--- BEGIN Recorded information ---
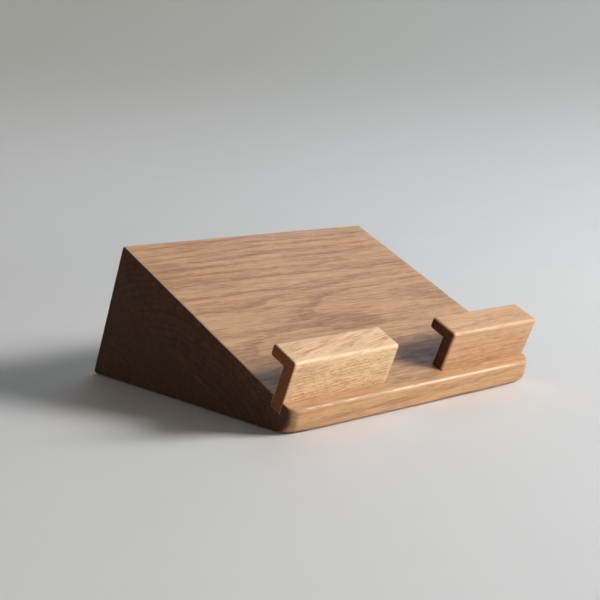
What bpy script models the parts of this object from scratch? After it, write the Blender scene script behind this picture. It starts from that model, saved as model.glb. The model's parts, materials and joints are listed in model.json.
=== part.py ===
"""Tablet stand: a solid oak wedge glued up from boards, with two hooks let into its front edge.

Metres, +Z up. X runs across the stand and -Y is its front, where the tablet's lower edge rests.
Z = 0 is the table, and the origin is on it, below the middle of the whole stand.

The wooden pieces are drawn in the bed's own frame: x across, v up the slope from the nose's top
edge, and w out of the bed, square to it.
"""

from math import cos, radians, sin, tan

import bmesh
import bpy
from mathutils import Matrix, Vector

# Wedge
SLOPE = radians(24.6)           # the bed's angle to the table
WIDTH = 0.1505                  # across the stand
BED_LENGTH = 0.134              # up the slope, from the nose's top edge to the back
NOSE_HEIGHT = 0.010             # from the underside to the nose's top edge
NOSE_LEAN = radians(12.0)       # the nose's face to the upright, its foot set back
NOSE_CORNER = 0.0055            # radius of the nose's two upright corners
EDGE_EASE = 0.001               # rounding of the wedge's outer edges
BOARDS = ("top_board", "middle_board", "bottom_board")

# Hooks
HOOK_WIDTH = 0.0580             # across, each hook
HOOK_SETBACK = 0.006            # from the nose's top edge to the hooks' front faces
LEG_THICKNESS = 0.0063          # the upright part in front of the tablet
LIP_THICKNESS = 0.0056          # the part over the tablet's edge
LIP_REACH = 0.0087              # from the leg to the lip's tip
SLOT_HEIGHT = 0.0140            # from the bed to the lip's underside
HOUSING_DEPTH = 0.005           # how far the legs are let into the bed
HOOK_EASE = 0.001               # rounding of the hooks' edges
SLOT_FILLET = 0.0006            # rounding of the corner between leg and lip

# Grip pads, one near each corner of the underside
PAD_RADIUS = 0.006
PAD_THICKNESS = 0.002
PAD_PROUD = 0.0004              # how far the pads lift the wedge off the table
PAD_EASE = 0.0003
PAD_SIDE_INSET = 0.014          # from the wedge's sides to the pads' centres
PAD_FRONT_INSET = 0.018         # from the nose's foot to the front pads' centres
PAD_BACK_INSET = 0.016          # from the back's foot to the back pads' centres

# Fits
GAP = 0.0003                    # between pieces that touch or are glued
CUTTER_OVERRUN = 0.001          # how far a cutter runs out of the face that it opens
ROUND_SEGMENTS = 32
CORNER_SEGMENTS = 6
EASE_SEGMENTS = 2
SHARP_ANGLE = radians(35.0)

# The bed's plane meets the underside's plane this far down the slope from the nose's top edge.
TIP = NOSE_HEIGHT / sin(SLOPE)
BACK_HEIGHT = (BED_LENGTH + TIP) * tan(SLOPE)
BOARD_THICKNESS = (BACK_HEIGHT - GAP * (len(BOARDS) - 1)) / len(BOARDS)
NOSE_FOOT_Y = NOSE_HEIGHT * tan(NOSE_LEAN)
BACK_FOOT_Y = (BED_LENGTH + TIP) / cos(SLOPE) - NOSE_HEIGHT / tan(SLOPE)
HOOK_HEIGHT = SLOT_HEIGHT + LIP_THICKNESS


def clear_scene():
    for old in list(bpy.data.objects):
        bpy.data.objects.remove(old, do_unlink=True)


def material(name, colour, roughness):
    finish = bpy.data.materials.new(name)
    finish.use_nodes = True
    shader = finish.node_tree.nodes["Principled BSDF"]
    shader.inputs["Base Color"].default_value = (*colour, 1.0)
    shader.inputs["Roughness"].default_value = roughness
    shader.inputs["Metallic"].default_value = 0.0
    finish.diffuse_color = (*colour, 1.0)
    return finish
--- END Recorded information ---
Give the complete listing a second time, exactly as it reads.

Solution to the problem
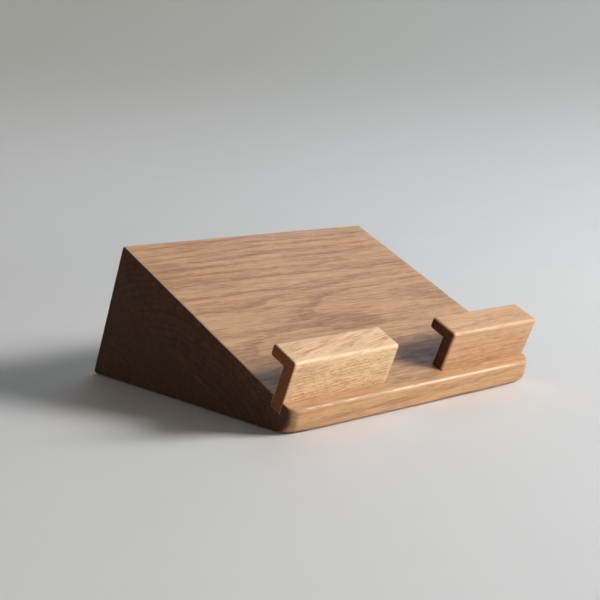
What bpy script models the parts of this object from scratch? After it, write the Blender scene script behind this picture. It starts from that model, saved as model.glb. The model's parts, materials and joints are listed in model.json.
=== part.py ===
"""Tablet stand: a solid oak wedge glued up from boards, with two hooks let into its front edge.

Metres, +Z up. X runs across the stand and -Y is its front, where the tablet's lower edge rests.
Z = 0 is the table, and the origin is on it, below the middle of the whole stand.

The wooden pieces are drawn in the bed's own frame: x across, v up the slope from the nose's top
edge, and w out of the bed, square to it.
"""

from math import cos, radians, sin, tan

import bmesh
import bpy
from mathutils import Matrix, Vector

# Wedge
SLOPE = radians(24.6)           # the bed's angle to the table
WIDTH = 0.1505                  # across the stand
BED_LENGTH = 0.134              # up the slope, from the nose's top edge to the back
NOSE_HEIGHT = 0.010             # from the underside to the nose's top edge
NOSE_LEAN = radians(12.0)       # the nose's face to the upright, its foot set back
NOSE_CORNER = 0.0055            # radius of the nose's two upright corners
EDGE_EASE = 0.001               # rounding of the wedge's outer edges
BOARDS = ("top_board", "middle_board", "bottom_board")

# Hooks
HOOK_WIDTH = 0.0580             # across, each hook
HOOK_SETBACK = 0.006            # from the nose's top edge to the hooks' front faces
LEG_THICKNESS = 0.0063          # the upright part in front of the tablet
LIP_THICKNESS = 0.0056          # the part over the tablet's edge
LIP_REACH = 0.0087              # from the leg to the lip's tip
SLOT_HEIGHT = 0.0140            # from the bed to the lip's underside
HOUSING_DEPTH = 0.005           # how far the legs are let into the bed
HOOK_EASE = 0.001               # rounding of the hooks' edges
SLOT_FILLET = 0.0006            # rounding of the corner between leg and lip

# Grip pads, one near each corner of the underside
PAD_RADIUS = 0.006
PAD_THICKNESS = 0.002
PAD_PROUD = 0.0004              # how far the pads lift the wedge off the table
PAD_EASE = 0.0003
PAD_SIDE_INSET = 0.014          # from the wedge's sides to the pads' centres
PAD_FRONT_INSET = 0.018         # from the nose's foot to the front pads' centres
PAD_BACK_INSET = 0.016          # from the back's foot to the back pads' centres

# Fits
GAP = 0.0003                    # between pieces that touch or are glued
CUTTER_OVERRUN = 0.001          # how far a cutter runs out of the face that it opens
ROUND_SEGMENTS = 32
CORNER_SEGMENTS = 6
EASE_SEGMENTS = 2
SHARP_ANGLE = radians(35.0)

# The bed's plane meets the underside's plane this far down the slope from the nose's top edge.
TIP = NOSE_HEIGHT / sin(SLOPE)
BACK_HEIGHT = (BED_LENGTH + TIP) * tan(SLOPE)
BOARD_THICKNESS = (BACK_HEIGHT - GAP * (len(BOARDS) - 1)) / len(BOARDS)
NOSE_FOOT_Y = NOSE_HEIGHT * tan(NOSE_LEAN)
BACK_FOOT_Y = (BED_LENGTH + TIP) / cos(SLOPE) - NOSE_HEIGHT / tan(SLOPE)
HOOK_HEIGHT = SLOT_HEIGHT + LIP_THICKNESS


def clear_scene():
    for old in list(bpy.data.objects):
        bpy.data.objects.remove(old, do_unlink=True)


def material(name, colour, roughness):
    finish = bpy.data.materials.new(name)
    finish.use_nodes = True
    shader = finish.node_tree.nodes["Principled BSDF"]
    shader.inputs["Base Color"].default_value = (*colour, 1.0)
    shader.inputs["Roughness"].default_value = roughness
    shader.inputs["Metallic"].default_value = 0.0
    finish.diffuse_color = (*colour, 1.0)
    return finish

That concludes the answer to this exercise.